Personal spending reveals much more than the things we purchase.

My husband and I have recently started to get serious about our personal finances. While we were both fairly responsible with money before we got married (part of the attraction, frankly-yes, we were pragmatic 40-somethings), and have merged our accounts and our spending and saving patterns rather painlessly, we haven't really had a master plan. We are creating that plan now.

Part of that process, as any personal finance expert will tell you, is ruthless scrutiny of one's spending. You have to track the inflow and outflow of every dollar, and often you discover-sometimes in rather horrifying ways-that your spending does not reflect your personal priorities and values, and it is doing nothing for present-day peace of mind or future security.

That's when the fun begins: bloated budget categories for non-essentials get surgically amputated-or at least shrunk dramatically-and allocations for paying down debt and saving for retirement and other goals undergo massive augmentation. It hurts, but it “hurts good”-like sore muscles after a vigorous workout, the pain points ahead to greater health and well-being.

So in that personal context, I've been extra-interested in a new series on dvm360.com, “Personal accounts: True tales of veterinary spending,” which relays every dollar spent by a veterinarian or team member over the course of a week.
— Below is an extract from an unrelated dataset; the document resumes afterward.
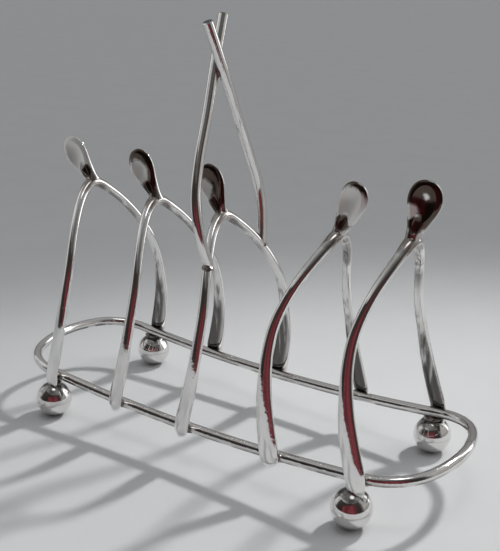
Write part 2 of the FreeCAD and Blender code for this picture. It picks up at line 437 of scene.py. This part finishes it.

With associate veterinarians carrying staggering student debt loads, and with technicians taking home microscopic paychecks, the results are fascinating, eye-opening and sobering. The realities that we sometimes talk about in the abstract in the veterinary profession take on human form-and human pain.

These accounts also emphasize the passion that drives most veterinary professionals in their careers. Because it's certainly not the money or the ability to live a lavish lifestyle.

However we all come to financial equilibrium in life, we get there by traversing the path of daily choices. And Personal Accounts gives a glimpse into the choices your colleagues make every day.